Problem to solve —
Write out exactly the lines from the line with "if empty is" through the line with "for node in", both ends included, and no other line.

Supplied material —
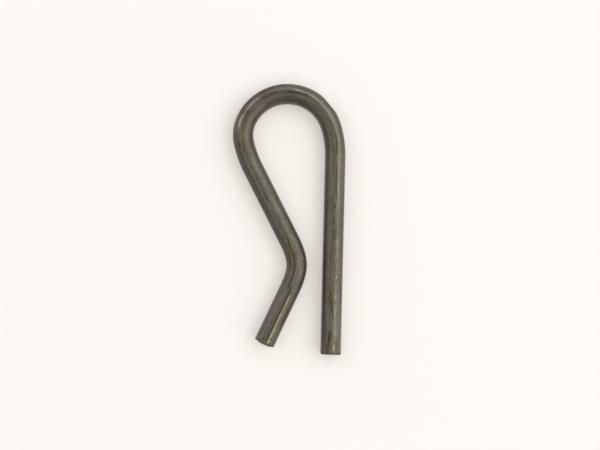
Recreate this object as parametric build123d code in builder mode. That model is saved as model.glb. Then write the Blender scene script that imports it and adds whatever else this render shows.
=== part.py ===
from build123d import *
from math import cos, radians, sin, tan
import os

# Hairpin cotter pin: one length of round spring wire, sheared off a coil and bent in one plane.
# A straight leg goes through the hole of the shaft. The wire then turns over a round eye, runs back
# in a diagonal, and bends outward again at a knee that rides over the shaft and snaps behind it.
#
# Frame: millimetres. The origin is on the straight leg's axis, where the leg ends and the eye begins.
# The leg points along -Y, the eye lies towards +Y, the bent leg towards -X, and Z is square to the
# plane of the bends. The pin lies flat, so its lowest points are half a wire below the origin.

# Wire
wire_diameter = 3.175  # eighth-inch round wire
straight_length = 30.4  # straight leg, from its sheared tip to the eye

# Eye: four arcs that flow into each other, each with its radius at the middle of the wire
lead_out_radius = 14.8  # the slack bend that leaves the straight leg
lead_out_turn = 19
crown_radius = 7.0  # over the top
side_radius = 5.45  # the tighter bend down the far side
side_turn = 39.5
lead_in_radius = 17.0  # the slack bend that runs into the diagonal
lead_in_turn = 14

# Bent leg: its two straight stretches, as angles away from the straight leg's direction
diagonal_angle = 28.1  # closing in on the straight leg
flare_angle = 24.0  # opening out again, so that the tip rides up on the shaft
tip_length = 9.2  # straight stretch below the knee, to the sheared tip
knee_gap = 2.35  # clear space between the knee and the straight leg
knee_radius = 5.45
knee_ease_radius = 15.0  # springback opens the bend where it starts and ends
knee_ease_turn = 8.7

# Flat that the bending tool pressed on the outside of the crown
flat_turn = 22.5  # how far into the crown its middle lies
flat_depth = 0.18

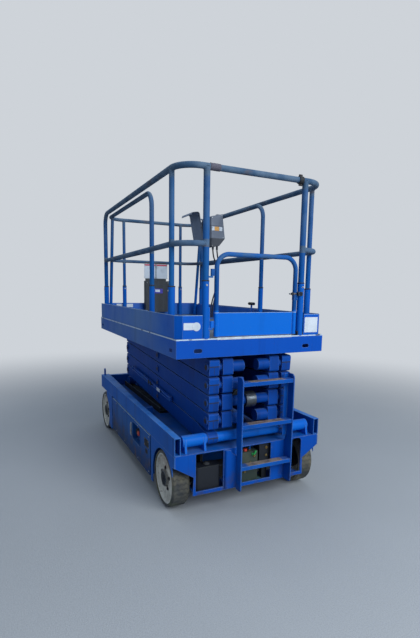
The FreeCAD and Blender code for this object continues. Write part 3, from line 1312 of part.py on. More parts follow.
...
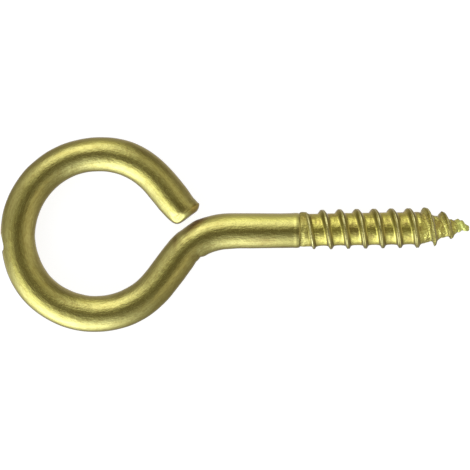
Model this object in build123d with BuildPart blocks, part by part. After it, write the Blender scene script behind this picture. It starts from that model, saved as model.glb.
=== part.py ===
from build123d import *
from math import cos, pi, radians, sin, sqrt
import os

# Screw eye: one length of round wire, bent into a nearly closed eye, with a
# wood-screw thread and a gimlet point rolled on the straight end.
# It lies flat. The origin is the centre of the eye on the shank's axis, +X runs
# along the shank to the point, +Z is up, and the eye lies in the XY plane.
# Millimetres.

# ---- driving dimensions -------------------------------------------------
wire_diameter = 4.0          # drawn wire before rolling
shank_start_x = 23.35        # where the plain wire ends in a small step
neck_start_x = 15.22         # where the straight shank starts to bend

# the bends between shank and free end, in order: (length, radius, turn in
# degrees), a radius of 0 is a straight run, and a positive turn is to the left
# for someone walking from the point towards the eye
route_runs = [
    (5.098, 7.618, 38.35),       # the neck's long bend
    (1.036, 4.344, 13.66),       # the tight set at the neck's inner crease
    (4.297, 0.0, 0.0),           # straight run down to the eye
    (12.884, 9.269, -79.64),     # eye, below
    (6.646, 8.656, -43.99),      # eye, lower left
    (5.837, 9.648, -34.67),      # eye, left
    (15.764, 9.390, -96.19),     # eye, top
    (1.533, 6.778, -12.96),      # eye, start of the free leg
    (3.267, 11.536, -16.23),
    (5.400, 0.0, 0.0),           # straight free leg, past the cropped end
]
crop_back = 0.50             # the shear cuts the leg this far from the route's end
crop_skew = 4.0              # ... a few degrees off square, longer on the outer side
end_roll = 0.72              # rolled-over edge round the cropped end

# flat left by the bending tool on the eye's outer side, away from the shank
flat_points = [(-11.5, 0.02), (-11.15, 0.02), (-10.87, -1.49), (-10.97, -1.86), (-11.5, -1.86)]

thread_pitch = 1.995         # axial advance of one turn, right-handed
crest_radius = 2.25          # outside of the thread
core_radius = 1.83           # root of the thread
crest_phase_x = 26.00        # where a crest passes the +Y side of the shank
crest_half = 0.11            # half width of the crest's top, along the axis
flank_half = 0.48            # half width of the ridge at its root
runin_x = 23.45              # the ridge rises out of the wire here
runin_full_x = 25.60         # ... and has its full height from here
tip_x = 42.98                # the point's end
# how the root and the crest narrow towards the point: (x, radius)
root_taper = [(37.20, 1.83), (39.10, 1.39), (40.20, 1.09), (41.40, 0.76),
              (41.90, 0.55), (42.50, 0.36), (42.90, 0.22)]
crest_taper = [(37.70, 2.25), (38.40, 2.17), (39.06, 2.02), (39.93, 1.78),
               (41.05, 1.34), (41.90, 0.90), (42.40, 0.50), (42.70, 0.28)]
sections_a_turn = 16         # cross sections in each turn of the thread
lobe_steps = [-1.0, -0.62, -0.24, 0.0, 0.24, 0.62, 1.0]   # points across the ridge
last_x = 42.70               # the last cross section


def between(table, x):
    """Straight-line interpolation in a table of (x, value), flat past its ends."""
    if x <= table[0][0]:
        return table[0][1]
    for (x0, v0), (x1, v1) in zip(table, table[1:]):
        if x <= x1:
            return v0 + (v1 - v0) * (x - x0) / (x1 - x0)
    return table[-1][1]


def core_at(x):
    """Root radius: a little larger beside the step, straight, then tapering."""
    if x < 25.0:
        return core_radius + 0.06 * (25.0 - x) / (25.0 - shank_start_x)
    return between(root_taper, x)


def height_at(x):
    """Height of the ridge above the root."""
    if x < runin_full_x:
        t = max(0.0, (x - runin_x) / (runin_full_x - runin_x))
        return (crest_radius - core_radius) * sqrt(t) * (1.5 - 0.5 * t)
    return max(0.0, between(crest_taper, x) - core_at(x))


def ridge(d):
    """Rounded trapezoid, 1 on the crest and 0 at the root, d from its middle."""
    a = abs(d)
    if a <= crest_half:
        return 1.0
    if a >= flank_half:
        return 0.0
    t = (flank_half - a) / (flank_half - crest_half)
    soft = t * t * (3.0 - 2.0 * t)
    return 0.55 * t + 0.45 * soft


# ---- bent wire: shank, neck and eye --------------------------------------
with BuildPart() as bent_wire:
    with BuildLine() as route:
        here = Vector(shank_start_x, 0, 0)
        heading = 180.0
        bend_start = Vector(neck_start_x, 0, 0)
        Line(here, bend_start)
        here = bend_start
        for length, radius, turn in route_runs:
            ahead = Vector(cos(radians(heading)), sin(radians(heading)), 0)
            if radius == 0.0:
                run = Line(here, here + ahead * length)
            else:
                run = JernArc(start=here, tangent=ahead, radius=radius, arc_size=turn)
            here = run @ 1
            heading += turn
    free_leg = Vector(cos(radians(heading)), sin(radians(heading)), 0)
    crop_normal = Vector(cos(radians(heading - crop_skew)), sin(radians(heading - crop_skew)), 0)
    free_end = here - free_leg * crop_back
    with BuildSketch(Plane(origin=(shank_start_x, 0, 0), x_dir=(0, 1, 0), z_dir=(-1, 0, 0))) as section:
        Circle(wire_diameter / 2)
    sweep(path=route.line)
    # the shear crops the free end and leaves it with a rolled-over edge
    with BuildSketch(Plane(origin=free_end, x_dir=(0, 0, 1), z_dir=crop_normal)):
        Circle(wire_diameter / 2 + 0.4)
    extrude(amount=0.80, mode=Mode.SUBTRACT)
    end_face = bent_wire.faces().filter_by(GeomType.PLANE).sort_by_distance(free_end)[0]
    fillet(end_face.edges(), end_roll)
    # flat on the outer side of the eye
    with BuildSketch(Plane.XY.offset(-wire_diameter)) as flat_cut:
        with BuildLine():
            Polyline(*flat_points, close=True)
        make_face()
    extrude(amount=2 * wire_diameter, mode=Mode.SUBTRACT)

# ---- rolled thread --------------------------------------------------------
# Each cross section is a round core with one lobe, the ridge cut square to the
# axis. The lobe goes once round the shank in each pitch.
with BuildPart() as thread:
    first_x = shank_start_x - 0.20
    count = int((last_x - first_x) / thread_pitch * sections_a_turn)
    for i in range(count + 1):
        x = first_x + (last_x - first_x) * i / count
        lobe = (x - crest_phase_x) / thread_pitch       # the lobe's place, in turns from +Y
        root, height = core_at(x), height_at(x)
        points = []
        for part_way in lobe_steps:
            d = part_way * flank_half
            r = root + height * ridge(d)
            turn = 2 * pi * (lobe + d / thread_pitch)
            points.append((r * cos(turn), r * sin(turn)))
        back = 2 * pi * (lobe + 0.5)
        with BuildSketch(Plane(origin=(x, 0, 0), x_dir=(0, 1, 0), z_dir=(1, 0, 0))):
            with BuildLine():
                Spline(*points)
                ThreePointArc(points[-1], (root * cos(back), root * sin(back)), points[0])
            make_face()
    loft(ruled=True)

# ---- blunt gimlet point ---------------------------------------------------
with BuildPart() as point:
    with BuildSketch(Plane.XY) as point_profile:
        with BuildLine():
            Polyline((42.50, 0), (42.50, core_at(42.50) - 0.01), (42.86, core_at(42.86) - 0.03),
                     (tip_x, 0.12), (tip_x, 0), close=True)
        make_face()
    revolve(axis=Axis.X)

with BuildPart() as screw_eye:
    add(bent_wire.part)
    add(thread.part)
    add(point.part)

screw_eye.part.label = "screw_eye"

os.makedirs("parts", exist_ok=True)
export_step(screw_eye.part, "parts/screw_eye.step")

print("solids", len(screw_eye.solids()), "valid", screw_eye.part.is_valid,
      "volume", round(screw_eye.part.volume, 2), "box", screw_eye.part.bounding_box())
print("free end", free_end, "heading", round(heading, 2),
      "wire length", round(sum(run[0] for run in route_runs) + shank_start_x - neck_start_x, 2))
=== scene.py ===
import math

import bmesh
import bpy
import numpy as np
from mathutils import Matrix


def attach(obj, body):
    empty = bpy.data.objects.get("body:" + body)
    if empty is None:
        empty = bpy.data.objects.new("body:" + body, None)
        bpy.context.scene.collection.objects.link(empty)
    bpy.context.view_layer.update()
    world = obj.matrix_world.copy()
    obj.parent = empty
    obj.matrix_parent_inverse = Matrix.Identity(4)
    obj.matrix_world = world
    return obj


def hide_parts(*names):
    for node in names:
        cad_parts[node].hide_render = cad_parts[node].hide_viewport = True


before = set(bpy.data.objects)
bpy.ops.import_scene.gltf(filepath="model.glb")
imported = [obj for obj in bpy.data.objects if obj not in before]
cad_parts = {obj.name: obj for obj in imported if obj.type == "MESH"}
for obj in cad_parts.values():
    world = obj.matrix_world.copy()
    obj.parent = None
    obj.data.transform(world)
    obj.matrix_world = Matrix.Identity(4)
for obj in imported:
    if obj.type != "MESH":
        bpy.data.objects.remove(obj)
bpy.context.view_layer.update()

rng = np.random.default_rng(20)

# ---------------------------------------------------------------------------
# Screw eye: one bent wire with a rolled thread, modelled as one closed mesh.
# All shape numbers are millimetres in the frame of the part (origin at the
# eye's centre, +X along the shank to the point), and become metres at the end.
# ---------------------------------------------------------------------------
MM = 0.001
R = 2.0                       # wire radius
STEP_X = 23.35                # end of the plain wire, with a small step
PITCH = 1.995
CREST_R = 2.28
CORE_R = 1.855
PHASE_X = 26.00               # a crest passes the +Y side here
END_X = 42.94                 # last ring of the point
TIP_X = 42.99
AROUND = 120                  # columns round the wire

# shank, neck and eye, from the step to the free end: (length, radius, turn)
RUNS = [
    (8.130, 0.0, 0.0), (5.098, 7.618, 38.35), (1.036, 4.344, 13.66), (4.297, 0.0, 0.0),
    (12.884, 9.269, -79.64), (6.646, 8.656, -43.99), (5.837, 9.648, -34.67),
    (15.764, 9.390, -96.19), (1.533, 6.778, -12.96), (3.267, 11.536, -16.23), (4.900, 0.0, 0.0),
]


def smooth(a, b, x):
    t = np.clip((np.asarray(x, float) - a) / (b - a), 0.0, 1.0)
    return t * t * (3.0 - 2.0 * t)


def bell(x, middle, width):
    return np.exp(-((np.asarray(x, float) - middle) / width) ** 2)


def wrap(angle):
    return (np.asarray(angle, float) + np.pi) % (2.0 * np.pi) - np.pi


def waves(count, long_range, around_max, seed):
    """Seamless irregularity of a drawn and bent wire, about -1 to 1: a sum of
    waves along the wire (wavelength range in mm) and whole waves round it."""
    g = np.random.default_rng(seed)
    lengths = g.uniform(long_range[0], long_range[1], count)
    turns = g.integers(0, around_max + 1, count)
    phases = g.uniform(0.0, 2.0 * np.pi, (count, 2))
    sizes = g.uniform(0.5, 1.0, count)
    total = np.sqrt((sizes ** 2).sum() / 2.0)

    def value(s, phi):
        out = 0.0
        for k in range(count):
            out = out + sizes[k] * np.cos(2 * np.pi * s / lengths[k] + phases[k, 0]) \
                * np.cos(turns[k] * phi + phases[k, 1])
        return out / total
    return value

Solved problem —
    if empty is None:
        empty = bpy.data.objects.new("body:" + body, None)
        bpy.context.scene.collection.objects.link(empty)
    bpy.context.view_layer.update()
    world = obj.matrix_world.copy()
    obj.parent = empty
    obj.matrix_parent_inverse = Matrix.Identity(4)
    obj.matrix_world = world
    return obj


def hide_parts(*names):
    for node in names:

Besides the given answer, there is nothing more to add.